The binary operator '&' is the bitwise-and operator; for each bit in the two input words, if both bits are 1, then the corresponding bit in the result is a 1:
0101 & 0110 = 0100
The '&' operator can be used to test if a bit is set. For example, to test if the MSGINFO_ENABLE bit is set, you'd do something like
if (VirtBoard.msginfo_mask & MSGINFO_ENABLE != 0)
{
/* MSGINFO_ENABLE bit is set, do something interesting */
}
The expression
VirtBoard.msginfo_mask & MSGINFO_ENABLE
will evaluate to 1 (0x0001) if the MSGINFO_ENABLE bit was set,0 otherwise.
The unary operator '~' is the bitwise-not operator; for each bit in the input word, the corresponding bit in the result is set to the opposite value:
~ 0001 = 1110
You can use the '~' operator together with the '&' operator to clear an individual bit. For example, if we wanted to clear the MSGINFO_ENABLE bit, we'd do something like
VirtBoard.msginfo_mask = VirtBoard.msginfo_mask & ~MSGINFO_ENABLE;
which can be shortened to
VirtBoard.msginfo_mask &= ~MSGINFO_ENABLE;
Negating MSGINFO_ ENABLE gives us 1111111111111110 (assuming a 16-bit unsigned int); since the leading bits are all 1, and-ing this against the VirtBoard.msginfo_ mask preserves any bits that are already set; i.e., 0000000000001111 & 1111111111111110 = 0000000000001110.
If we wanted to clear both the MSGINFO _ENABLE and TRANSADDR _ENABLE bits, we'd combine all the operators like so:
VirtBoard.msginfo_mask &= ~(MSGINFO_ENABLE | TRANSADDER_ENABLE)
The programmer is setting the mask to a certain bit value. In this case:
VitBoard.msginfo_mask = 0x01 | 0x02 | 0x04 = 0x07
Assuming the code handles messages, when a message comes in they may compare it to this mask to see what is enabled in the message.
if((newMsg & VitBoard.msginfo_mask) == 0x07)
{
//do something related to mime enable, msginfo enable and faststart
}
Notice the "&" operator to do the mask comparisons.
The other part is that "or" the masks together are probably being used as switches to enable/disable certain functionality.
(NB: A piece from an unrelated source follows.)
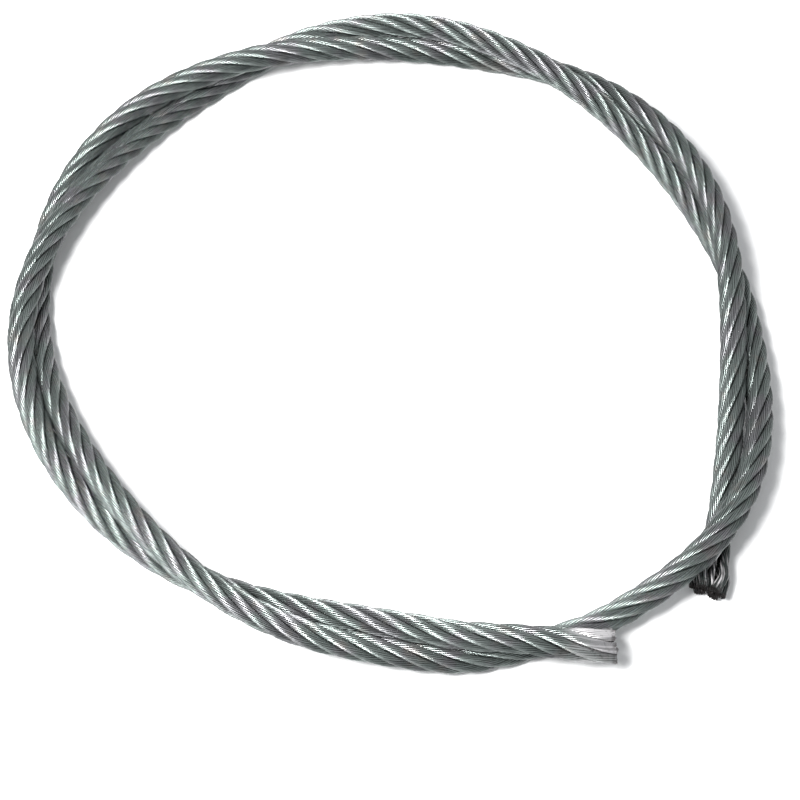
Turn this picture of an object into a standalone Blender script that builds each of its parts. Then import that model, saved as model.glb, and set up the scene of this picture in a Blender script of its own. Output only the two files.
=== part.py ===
"""Coil of wire rope: one cut length, bent into a ring of almost two turns that twist round each other.

Metres, +Z up. The ring lies on the ground plane, with the middle of its box over the origin.

The rope is six strands laid right-handed round a core strand. Each strand is one solid. Its wires
are finer than this model, so a strand is a six-sided bar of the strand's true outer diameter.

The route starts at end A and runs clockwise, seen from above. Progress is the angle travelled round
the ring, counted from the side nearest to -Y.
"""
import math

import bmesh
import bpy
import numpy as np

# The rope
ROPE_DIAMETER = 0.00615
LAY_LENGTH = 0.0400
STRAND_COUNT = 6
CLEARANCE = 0.0003

# The ring. Each crossing is where one run lies straight on the other: its azimuth in degrees, and the
# ring's radius there as a share of RING_RADIUS. From one crossing to the next the pair turns half over.
RING_RADIUS = 0.080
CROSSINGS = (
    (36.5, 0.950),
    (97.0, 1.023),
    (148.0, 1.026),
    (198.0, 1.034),
    (254.5, 1.015),
    (307.5, 0.995),
    (343.0, 0.988),
)

# The two cut ends, at their progress in degrees. Each springs outwards, straighter than the ring, over a
# reach that is also in degrees.
END_A = -30.5
END_A_SPRING = 0.0115
END_A_REACH = 41.0
END_B = 674.5
END_B_SPRING = 0.0138
END_B_REACH = 52.0

# Between the two ends the rope lies single, and bows outwards over its reach either way, in degrees.
BOW = 0.0118
BOW_MIDDLE = 318.0
BOW_REACH = 49.5

# Where a spring or the bow brings one run into the other, the upper run is lifted clear over a reach, in
# degrees.
LIFT_REACH = 16.0

# The lay opens towards a cut end: the strands straighten, and part a little at A and into two bundles at B.
LOOSE_LENGTH = 0.0125
LOOSE_LAY = 0.15
END_A_FLARE = 0.0003
END_B_SPLAY = 0.00085

# How finely the route is followed: its step is in degrees
ROUTE_STEP = 0.5
SECTIONS_PER_LAY = 8
CORE_SECTIONS_PER_LAY = 4
STRAND_SIDES = 6

# What follows from these sizes
PAIR_OFFSET = (ROPE_DIAMETER + CLEARANCE) / 2


def strand_sizes():
    """Strand diameter, lay radius and core diameter, so that the tilted strands fit round the core.

    Across the rope a tilted strand is wider than its diameter, and the core clears the strands where
    their straight stretches between two sections come nearest to it.
    """
    lay_radius = ROPE_DIAMETER / 3
    for _ in range(20):
        tilt = math.atan(2 * math.pi * lay_radius / LAY_LENGTH)
        pitch_share = 2 * math.sin(math.pi / STRAND_COUNT)
        strand = (pitch_share * ROPE_DIAMETER / 2 - CLEARANCE) / (1 / math.cos(tilt) + pitch_share / 2)
        lay_radius = (ROPE_DIAMETER - strand) / 2
    chord_radius = lay_radius * math.cos(math.pi / SECTIONS_PER_LAY)
    return strand, lay_radius, 2 * chord_radius - strand - 2 * CLEARANCE


STRAND_DIAMETER, LAY_RADIUS, CORE_DIAMETER = strand_sizes()


def smooth(at, knots, values):
    """A cubic curve through the knots, whose slope at each knot follows its neighbours."""
    slopes = np.gradient(values, knots)
    i = np.clip(np.searchsorted(knots, at) - 1, 0, len(knots) - 2)
    width = knots[i + 1] - knots[i]
    t = (at - knots[i]) / width
    start = (1 + 2 * t) * (1 - t) ** 2 * values[i] + t * (1 - t) ** 2 * width * slopes[i]
    return start + t**2 * (3 - 2 * t) * values[i + 1] + t**2 * (t - 1) * width * slopes[i + 1]


def ring_and_twist(progress):
    """The pair's radius, and the angle from outwards towards up at which the rope lies in it."""
    azimuths = np.array([azimuth for azimuth, _ in CROSSINGS])
    radii = np.array([RING_RADIUS * share for _, share in CROSSINGS])
    turns = range(-1, 3)
    knots = np.concatenate([azimuths + 360 * turn for turn in turns])
    first = -len(CROSSINGS)
    twists = 270 + 180 * np.arange(first, first + len(knots))
    return smooth(progress, knots, np.tile(radii, len(turns))), np.radians(smooth(progress, knots, twists))


def towards(distance, reach):
    """1 at no distance, falling to 0 at the reach as a straightening bar does."""
    return np.clip(1 - distance / reach, 0, 1) ** 2


def lift_clear(progress, points):
    """Raises a run where it would lie in the run below it, spread smoothly along the rope."""
    contact = ROPE_DIAMETER + CLEARANCE / 2
    apart = np.linalg.norm(points[:, None, :2] - points[None, :, :2], axis=2)
    above = points[:, None, 2] - points[None, :, 2]
    other = np.abs(progress[:, None] - progress[None, :]) > 180
    rise = np.sqrt(np.clip(contact**2 - apart**2, 0, None)) - above
    needed = np.where(other & (above > 0) & (apart < contact), rise, 0).max(axis=1)
    reach = int(LIFT_REACH / ROUTE_STEP)
    spread = [needed[max(0, i - reach) : i + reach + 1].max() for i in range(len(needed))]
    window = np.hanning(2 * reach + 1)
    return np.convolve(np.pad(spread, reach, mode="edge"), window / window.sum(), mode="valid")


def rope_route():
    """Points along the rope's axis from end A to end B."""
    travel = END_B - END_A
    progress = END_A + np.linspace(0, travel, int(travel / ROUTE_STEP) + 1)
    radius, twist = ring_and_twist(progress)
    push = END_A_SPRING * towards(progress - END_A, END_A_REACH)
    push += END_B_SPRING * towards(END_B - progress, END_B_REACH)
    bow = np.clip(np.abs(progress - BOW_MIDDLE) / BOW_REACH, 0, 1)
    push += BOW * (0.5 + 0.5 * np.cos(math.pi * bow))
    radius += push + PAIR_OFFSET * np.cos(twist)
    height = ROPE_DIAMETER / 2 + PAIR_OFFSET * (1 + np.sin(twist))
    angle = np.radians(progress)
    points = np.stack([-np.sin(angle) * radius, -np.cos(angle) * radius, height], axis=1)
    points[:, 2] += lift_clear(progress, points)
    return points


def at_stations(points, per_lay):
    """The route read at equal steps: distance along it, places, and the directions outwards and up."""
    steps = np.linalg.norm(np.diff(points, axis=0), axis=1)
    along = np.concatenate([[0], np.cumsum(steps)])
    count = round(along[-1] / LAY_LENGTH * per_lay) + 1
    stations = np.linspace(0, along[-1], count)
    places = np.stack([np.interp(stations, along, points[:, axis]) for axis in range(3)], axis=1)
    ahead = np.gradient(places, axis=0)
    ahead /= np.linalg.norm(ahead, axis=1)[:, None]
    out = np.cross((0, 0, 1), ahead)
    out /= np.linalg.norm(out, axis=1)[:, None]
    return stations, places, out, np.cross(ahead, out)


def lay_angle(stations):
    """How far the strands have turned round the core, counted back from end B."""
    length = stations[-1]
    loose = np.maximum(towards(stations, LOOSE_LENGTH), towards(length - stations, LOOSE_LENGTH))
    rate = 2 * math.pi / LAY_LENGTH * (1 - (1 - LOOSE_LAY) * loose)
    turned = np.concatenate([[0], np.cumsum((rate[1:] + rate[:-1]) / 2 * np.diff(stations))])
    return turned - turned[-1]


def strand_axis(number, stations, places, out, up):
    """The middle of one strand at each station, and the direction from the rope's axis to it."""
    angle = lay_angle(stations) + 2 * math.pi * number / STRAND_COUNT
    radial = np.cos(angle)[:, None] * out + np.sin(angle)[:, None] * up
    lay_radius = LAY_RADIUS + END_A_FLARE * towards(stations, LOOSE_LENGTH)
    side = math.copysign(1, math.cos(angle[-1]))
    splay = side * END_B_SPLAY * towards(stations[-1] - stations, LOOSE_LENGTH)
    return places + lay_radius[:, None] * radial + splay[:, None] * out, radial


def bar_sections(middles, radial, diameter):
    """Six-sided sections square to the bar, with one corner on its outer side."""
    ahead = np.gradient(middles, axis=0)
    ahead /= np.linalg.norm(ahead, axis=1)[:, None]
    outer = radial - np.sum(radial * ahead, axis=1)[:, None] * ahead
    outer /= np.linalg.norm(outer, axis=1)[:, None]
    aside = np.cross(ahead, outer)
    corners = 2 * math.pi * np.arange(STRAND_SIDES) / STRAND_SIDES
    ring = np.cos(corners)[None, :, None] * outer[:, None] + np.sin(corners)[None, :, None] * aside[:, None]
    return middles[:, None] + diameter / 2 * ring


def all_sections():
    """The sections of every piece, by its name."""
    route = rope_route()
    stations, places, out, up = at_stations(route, SECTIONS_PER_LAY)
    pieces = {}
    for number in range(STRAND_COUNT):
        middles, radial = strand_axis(number, stations, places, out, up)
        pieces[f"strand_{number + 1}"] = bar_sections(middles, radial, STRAND_DIAMETER)
    _, places, out, _ = at_stations(route, CORE_SECTIONS_PER_LAY)
    pieces["core_strand"] = bar_sections(places, out, CORE_DIAMETER)
    return pieces


def galvanised_steel(name):
    material = bpy.data.materials.new(name)
    material.use_nodes = True
    shader = material.node_tree.nodes["Principled BSDF"]
    shader.inputs["Base Color"].default_value = (0.34, 0.37, 0.37, 1)
    shader.inputs["Metallic"].default_value = 1.0
    shader.inputs["Roughness"].default_value = 0.38
    material.diffuse_color = (0.34, 0.37, 0.37, 1)
    return material


def make_bar(name, sections):
    """One closed bar through its sections, with flat ends."""
    bm = bmesh.new()
    rings = [[bm.verts.new(corner) for corner in section] for section in sections]
    for near, far in zip(rings, rings[1:]):
        for i in range(STRAND_SIDES):
            j = (i + 1) % STRAND_SIDES
            bm.faces.new((near[i], near[j], far[j], far[i]))
    bm.faces.new(rings[0][::-1])
    bm.faces.new(rings[-1])
    bmesh.ops.recalc_face_normals(bm, faces=bm.faces)
    mesh = bpy.data.meshes.new(name)
    bm.to_mesh(mesh)
    bm.free()
    mesh.shade_smooth()
    mesh.set_sharp_from_angle(angle=math.radians(70))
    mesh.materials.append(galvanised_steel(name))
    bar = bpy.data.objects.new(name, mesh)
    bpy.context.scene.collection.objects.link(bar)
    return bar


def main():
    for thing in list(bpy.data.objects):
        bpy.data.objects.remove(thing, do_unlink=True)
    pieces = all_sections()
    corners = np.concatenate([sections.reshape(-1, 3) for sections in pieces.values()])
    low, high = corners.min(axis=0), corners.max(axis=0)
    origin = np.array([(low[0] + high[0]) / 2, (low[1] + high[1]) / 2, low[2]])
    for name, sections in pieces.items():
        make_bar(name, sections - origin)


main()
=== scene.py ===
"""Dresses the coil of wire rope: every wire of its seven strands in zinc-coated steel, on a pale floor.

The solids of the part are one bar for each strand. Here each strand gets its nineteen wires, along the
same route, which this script works out from the same sizes.
"""
import math

import bmesh
import bpy
import numpy as np
from bpy.props import FloatProperty, FloatVectorProperty, IntProperty, PointerProperty
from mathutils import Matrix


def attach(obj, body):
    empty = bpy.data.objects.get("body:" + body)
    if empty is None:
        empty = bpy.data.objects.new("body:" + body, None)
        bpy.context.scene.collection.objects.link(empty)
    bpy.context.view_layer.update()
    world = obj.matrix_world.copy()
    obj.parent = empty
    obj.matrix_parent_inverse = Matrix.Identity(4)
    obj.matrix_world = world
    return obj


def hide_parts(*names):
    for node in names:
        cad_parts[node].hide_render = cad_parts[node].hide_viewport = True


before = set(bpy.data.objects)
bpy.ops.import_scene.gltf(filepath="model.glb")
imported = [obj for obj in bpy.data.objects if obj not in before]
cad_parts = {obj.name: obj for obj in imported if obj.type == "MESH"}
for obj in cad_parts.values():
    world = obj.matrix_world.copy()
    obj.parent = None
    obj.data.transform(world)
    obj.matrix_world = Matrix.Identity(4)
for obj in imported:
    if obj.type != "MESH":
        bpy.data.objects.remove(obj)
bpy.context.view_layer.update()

bl_info = {
    "name": "Wire rope coil",
    "version": (1, 0, 0),
    "blender": (4, 5, 0),
    "location": "3D View > Sidebar > Wire rope",
    "description": "Makes the wires of a coiled length of wire rope, and the stage it lies on",
    "category": "Add Mesh",
}

# The ring. Each crossing is where one run lies straight on the other: its azimuth in degrees, and the
# ring's radius there as a share of the ring radius. From one crossing to the next the pair turns half
# over.
CROSSINGS = (
    (36.5, 0.950),
    (97.0, 1.023),
    (148.0, 1.026),
    (198.0, 1.034),
    (254.5, 1.015),
    (307.5, 0.995),
    (343.0, 0.988),
)
STRAND_COUNT = 6

# The two cut ends, at their progress in degrees. Each springs outwards over a reach in degrees.
END_A = -30.5
END_A_SPRING = 0.0115
END_A_REACH = 41.0
END_B = 674.5
END_B_SPRING = 0.0138
END_B_REACH = 52.0

# Between the two ends the rope lies single, and bows outwards over its reach either way, in degrees.
BOW = 0.0118
BOW_MIDDLE = 318.0
BOW_REACH = 49.5

# A little before end A both runs lie nearer to the ring's centre than in the solids, over a reach in
# degrees.
DIP = 0.0011
DIP_MIDDLE = -20.5
DIP_REACH = 11.5

# Where one run would lie in the other, the upper run is lifted clear over a reach, in degrees.
LIFT_REACH = 16.0

# How finely the route is worked out, in degrees, and the step at which declare_rope reads the rope's
# axis, in metres.
ROUTE_STEP = 0.5
CORD_STEP = 0.004

# Where the ring's centre lies from the middle of the coil's box.
RING_CENTRE = (-0.0005125, -0.0015294, 0.0)

# How far the two halves of the strands at end B stand apart, at shares of the loose length from the cut.
OPENING = ((0.0, 0.0), (0.12, 0.45), (0.28, 1.0), (0.6, 0.45), (1.0, 0.08), (1.3, 0.0))

# The inner wires of a strand are made only near the cuts. The radius of their ring, and the depth of the
# filler below the strand's surface, are in wire radii.
INNER_WIRES = 6
INNER_REACH = 0.010
INNER_RING = 2.05
FILLER_DEPTH = 1.75

# A wire strays as a sum of slow waves, each between these numbers of steps long.
WAVE_COUNT = 5
SHORTEST_WAVE = 9
LONGEST_WAVE = 40

# The cutter presses the top of end A flat, less so over a fade from where its jaw ends.
PRESS_FADE = 0.0025
PRESS_SHARE = 0.85

# Both ends get bright wires over a reach, which ends in a fade: rubbed zinc and painted highlight at end
# A, painted highlight at end B. Right at its cut end B gets none.
RUB_AND_HIGHLIGHT_REACH_A = 0.0115
RUB_AND_HIGHLIGHT_FADE_A = 0.0040
HIGHLIGHT_REACH_B = 0.0100
HIGHLIGHT_FADE_B = 0.0030
RIM_REACH_B = 0.0012
RIM_FADE_B = 0.0006

# Parts of the rope's section, from its axis: aside to the outside of the ring, and upwards. The brow near
# end A and the flank near end B get painted highlights.
BROW_SIDE = -0.0009
BROW_HEIGHT = 0.0009
FLANK_SIDES = (0.0001, 0.0021)
FLANK_HEIGHT = 0.0006

# How bright each is made: the pressed patch with rubbed zinc, the brow and the flank with painted
# highlight, and the pale and plain wires with rubbed zinc and painted highlight near end A, painted
# highlight near end B.
PRESSED_SHINE = 0.17
BROW_SHINE = 0.65
PALE_SHINE = 0.35
PLAIN_SHINE = 0.18
FLANK_SHINE = 1.0
PALE_WIRE = 0.72

# Where marks near the cuts begin and where they are full, from end A or from end B.
# Near end A the valleys are darkened with grime and painted shade.
GRIME_AND_SHADE_A = (0.0160, 0.0100)
SCORCH_A = (0.0016, 0.0006)
SHINY_TIPS_A = (0.0050, 0.0040)
BURNT_AFTER_A = (0.0100, 0.0200)
SOOT_B = (0.0100, 0.0060)
SCORCH_B = (0.0016, 0.0004)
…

In the examples you have written, it looks like possibly output at different levels or parts of the codes.
The defined masks can be used to check the functionality to see if it is enable or disabled. For example:
VirtBoard.msginfo_mask = MSGINFO_ENABLE | MIME_ENABLE ;
if ( VirtBoard.msginfo_mask & MSGINFO_ENABLE )
{
printf("Messages enabled\n";
}
if ( VirtBoard.msginfo_mask & TRANSADDR_ENABLE)
{
printf("Transaddress enabled\n");
}
In the first if, since MSGINFO_ENABLED mask was "or" and assigned to the variable, when you apply an "and" operation with the variable and MSGINOF_ENABLED mask, a non zero value is returned, indicating it is true. So the printf statement will be executed.
In the case of the second if, since TRANSADDR_ENABLE was not "or" in to the variable, when an "and" is used with the variable and TRANSADDR_ENABLE mask, it will return a zero value, so no message will be printed.